For our garment manufacturing business, we purchased the majority of our raw materials directly from numerous local fabric and accessories suppliers.

Raw materials cost for our garment manufacturing business was approximately 49.5% of our total garment manufacturing business revenue in the year ended March 31, 2026, as compared with approximately 49.6% in the year ended March 31, 2025. The decrease in percentage was mainly due to a reduction in the costs of the raw materials. This decrease was driven by our shift to purchasing finished garments amid lower order volumes during the year ended March 31, 2026. At smaller scale, direct sourcing is more cost-efficient than in-house manufacturing. Additionally, our small-batch, diversified product mix resulted in lower average unit costs, which reduced the overall ratio.

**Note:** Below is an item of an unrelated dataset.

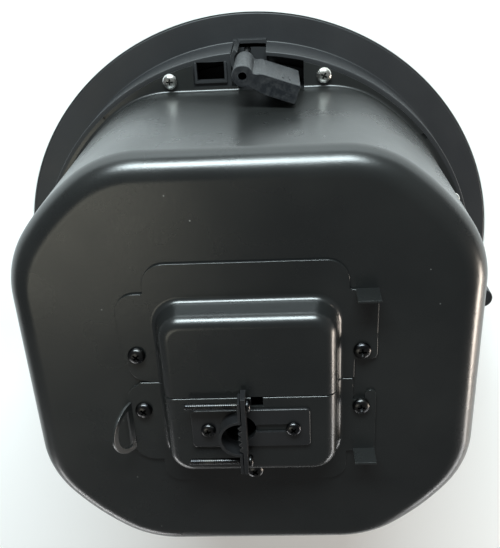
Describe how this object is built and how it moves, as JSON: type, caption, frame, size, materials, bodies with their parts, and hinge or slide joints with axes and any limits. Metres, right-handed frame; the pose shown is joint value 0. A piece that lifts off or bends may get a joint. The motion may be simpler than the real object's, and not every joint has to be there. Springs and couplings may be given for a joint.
{
  "type": "ceiling loudspeaker",
  "caption": "Round flush-mount ceiling loudspeaker with a deep steel back can, swing-out dog-leg mounting clamps, and a rear terminal cover with a cable clamp and a safety-wire eye.",
  "frame": {"origin": "centre of the grille's front face, which lies on z = 0", "axes": "+Z away from the room, up into the ceiling void; +Y from the axis towards clamp 1; +X towards clamp 2"},
  "size_m": [0.2828, 0.2828, 0.172],
  "materials": {
    "black_plastic": "moulded, fine spark-eroded grain",
    "white_steel": "white powder-coated perforated steel",
    "black_powder_coat": "satin black powder coat",
    "black_rubber": "matt foam rubber",
    "damping_foam": "open-cell acoustic foam",
    "zinc_screw": "bright zinc plate",
    "black_screw": "black oxide, semi-gloss",
    "clamp_plastic": "glass-filled nylon",
    "brass": "turned",
    "terminal_white": "ceramic",
    "steel_core": "stacked laminations",
    "circuit_board": "green solder mask",
    "ferrite": "sintered ferrite with a zinc-plated plate",
    "cone_fibre": "pressed paper fibre",
    "silk": "coated silk"
  },
  "bodies": {
    "root": {"baffle_ring": "black_plastic", "grille": "white_steel", "back_can": "black_powder_coat", "can_gasket": "black_rubber", "damping_lining": "damping_foam", "can_screw_1": "zinc_screw", "can_screw_2": "zinc_screw", "can_screw_3": "zinc_screw", "can_screw_4": "zinc_screw", "can_screw_5": "zinc_screw", "can_screw_6": "zinc_screw", "can_screw_7": "zinc_screw", "can_screw_8": "zinc_screw", "terminal_cover_upper": "black_powder_coat", "terminal_cover_lower": "black_powder_coat", "cover_screw_1": "black_screw", "cover_screw_2": "black_screw", "cover_screw_3": "black_screw", "cover_screw_4": "black_screw", "cover_screw_5": "black_screw", "cable_clamp_base": "black_powder_coat", "clamp_base_screw_1": "black_screw", "clamp_base_screw_2": "black_screw", "terminal_cup": "black_plastic", "terminal_block": "terminal_white", "line_transformer": "steel_core", "crossover_board": "circuit_board", "driver_basket": "black_plastic", "driver_screw_1": "black_screw", "driver_screw_2": "black_screw", "driver_screw_3": "black_screw", "driver_screw_4": "black_screw", "driver_gasket": "black_rubber", "driver_magnet": "ferrite", "woofer_surround": "black_rubber", "spider": "cone_fibre", "tweeter_housing": "black_plastic", "tweeter_dome": "silk", "port_tube": "black_plastic", "tap_selector_switch": "black_plastic"},
    "clamp_screw_1_body": {"clamp_screw_1": "black_screw"},
    "clamp_nut_1_body": {"clamp_nut_1": "brass"},
    "clamp_arm_1_body": {"clamp_arm_1": "clamp_plastic"},
    "clamp_screw_2_body": {"clamp_screw_2": "black_screw"},
    "clamp_nut_2_body": {"clamp_nut_2": "brass"},
    "clamp_arm_2_body": {"clamp_arm_2": "clamp_plastic"},
    "clamp_screw_3_body": {"clamp_screw_3": "black_screw"},
    "clamp_nut_3_body": {"clamp_nut_3": "brass"},
    "clamp_arm_3_body": {"clamp_arm_3": "clamp_plastic"},
    "clamp_screw_4_body": {"clamp_screw_4": "black_screw"},
    "clamp_nut_4_body": {"clamp_nut_4": "brass"},
    "clamp_arm_4_body": {"clamp_arm_4": "clamp_plastic"},
    "cable_strap": {"cable_clamp_strap": "black_powder_coat"},
    "cable_clamp_screw_1_body": {"cable_clamp_screw_1": "black_screw"},
    "cable_clamp_screw_2_body": {"cable_clamp_screw_2": "black_screw"},
    "cone": {"woofer_cone": "cone_fibre"},
    "tap_knob": {"tap_selector_knob": "clamp_plastic"}
  },
  "joints": [
    {"name": "clamp_1_travel", "type": "slide", "parent": "root", "child": "clamp_nut_1_body", "axis": [0, 0, -1], "range_m": [0, 0.034]},
    {"name": "clamp_1_swing", "type": "hinge", "parent": "clamp_nut_1_body", "child": "clamp_arm_1_body", "pos_m": [0, 0.1214, 0.062], "axis": [0, 0, 1], "range_deg": [0, 109.5]},
    {"name": "clamp_1_screw_turn", "type": "hinge", "parent": "root", "child": "clamp_screw_1_body", "pos_m": [0, 0.1214, 0.04], "axis": [0, 0, 1], "range_deg": [0, 6121]},
    {"name": "clamp_2_travel", "type": "slide", "parent": "root", "child": "clamp_nut_2_body", "axis": [0, 0, -1], "range_m": [0, 0.034]},
    {"name": "clamp_2_swing", "type": "hinge", "parent": "clamp_nut_2_body", "child": "clamp_arm_2_body", "pos_m": [0.1214, 0, 0.062], "axis": [0, 0, 1], "range_deg": [0, 109.5]},
    {"name": "clamp_2_screw_turn", "type": "hinge", "parent": "root", "child": "clamp_screw_2_body", "pos_m": [0.1214, 0, 0.04], "axis": [0, 0, 1], "range_deg": [0, 6121]},
    {"name": "clamp_3_travel", "type": "slide", "parent": "root", "child": "clamp_nut_3_body", "axis": [0, 0, -1], "range_m": [0, 0.034]},
    {"name": "clamp_3_swing", "type": "hinge", "parent": "clamp_nut_3_body", "child": "clamp_arm_3_body", "pos_m": [0, -0.1214, 0.062], "axis": [0, 0, 1], "range_deg": [0, 109.5]},
    {"name": "clamp_3_screw_turn", "type": "hinge", "parent": "root", "child": "clamp_screw_3_body", "pos_m": [0, -0.1214, 0.04], "axis": [0, 0, 1], "range_deg": [0, 6121]},
    {"name": "clamp_4_travel", "type": "slide", "parent": "root", "child": "clamp_nut_4_body", "axis": [0, 0, -1], "range_m": [0, 0.034]},
    {"name": "clamp_4_swing", "type": "hinge", "parent": "clamp_nut_4_body", "child": "clamp_arm_4_body", "pos_m": [-0.1214, 0, 0.062], "axis": [0, 0, 1], "range_deg": [0, 109.5]},
    {"name": "clamp_4_screw_turn", "type": "hinge", "parent": "root", "child": "clamp_screw_4_body", "pos_m": [-0.1214, 0, 0.04], "axis": [0, 0, 1], "range_deg": [0, 6121]},
    {"name": "cable_strap_slide", "type": "slide", "parent": "root", "child": "cable_strap", "axis": [1, 0, 0], "range_m": [0, 0.006]},
    {"name": "cable_clamp_screw_1_turn", "type": "hinge", "parent": "cable_strap", "child": "cable_clamp_screw_1_body", "pos_m": [0, -0.00115, 0.1678], "axis": [1, 0, 0], "range_deg": [0, 2701]},
    {"name": "cable_clamp_screw_2_turn", "type": "hinge", "parent": "cable_strap", "child": "cable_clamp_screw_2_body", "pos_m": [0, -0.03165, 0.1678], "axis": [1, 0, 0], "range_deg": [0, 2701]},
    {"name": "cone_stroke", "type": "slide", "parent": "root", "child": "cone", "axis": [0, 0, 1], "range_m": [-0.004, 0.004], "stiffness_N_per_m": 1500, "deforming": ["woofer_surround", "spider"]},
    {"name": "tap_selector_turn", "type": "hinge", "parent": "root", "child": "tap_knob", "pos_m": [0.06887, 0.06887, 0.01], "axis": [0, 0, 1], "range_deg": [0, 150]}
  ],
  "couplings": [
    {"joint": "clamp_1_screw_turn", "follows": "clamp_1_travel", "rad_per_m": 3141.6},
    {"joint": "clamp_2_screw_turn", "follows": "clamp_2_travel", "rad_per_m": 3141.6},
    {"joint": "clamp_3_screw_turn", "follows": "clamp_3_travel", "rad_per_m": 3141.6},
    {"joint": "clamp_4_screw_turn", "follows": "clamp_4_travel", "rad_per_m": 3141.6},
    {"joint": "cable_clamp_screw_1_turn", "follows": "cable_strap_slide", "rad_per_m": 7854},
    {"joint": "cable_clamp_screw_2_turn", "follows": "cable_strap_slide", "rad_per_m": 7854}
  ]
}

Labor costs for our garment manufacturing business were approximately 20.0% of our total garment manufacturing business revenue in the year ended March 31, 2026, as compared with 25.5% in the year ended March 31, 2025. We maintained a sustainable level in wages. The decrease in portion of labor cost against revenue was mainly due to the decrease in revenue.

Overhead and other expenses for our garment manufacturing business accounted for approximately 3.0% and 5.8% of our total garment manufacturing business revenue for the years ended March 31, 2026 and 2025, respectively.

For our logistic services business, we outsource some of the business to our subcontractors. Our subcontractors are contract logistic service providers. The Company relied on a few subcontractors, which the subcontracting fees to our largest contractor represented approximately 7.2% and 5.2% of total cost of revenues for our logistics services segment for the years ended March 31, 2026 and 2025, respectively. The increase in subcontracting fees paid to the largest contractor was mainly due to the Company's increased utilization of subcontractors. We have not experienced any disputes with our subcontractors and we believe we maintain good relationships with our contract logistic service provider.

Fuel, toll and other costs for our logistics business for the year ended March 31, 2026 was approximately $2.2 million, as compared with $1.8 million for the year ended March 31, 2025. Fuel, toll and other costs for our logistics business accounted for approximately 67.9% of our total service revenue for the year ended March 31, 2026, as compared with approximately 59.7% for the year ended March 31, 2025.

Subcontracting fees for our logistics business for the year ended March 31, 2026 increased to approximately $0.3 million from $0.2 million for the year ended March 31, 2025, representing an increase of approximately 72.3%. Subcontracting fees accounted for 9.0% and 5.5% of our total logistics business revenue in the years ended March 31, 2026 and 2025, respectively.

For property management and subleasing business, the cost of revenue was mainly the amortization of operating lease assets for the subleasing business. The cost of revenue for property management and subleasing business for the year ended March 31, 2026 was $Nil as the business segment was disposed of on July 1, 2025. The revenue from this segment has been reclassified as discontinued operations. As compared, the revenue was $1.3 million, approximately 153.5% of total property management and subleasing business revenue for the year ended March 31, 2025.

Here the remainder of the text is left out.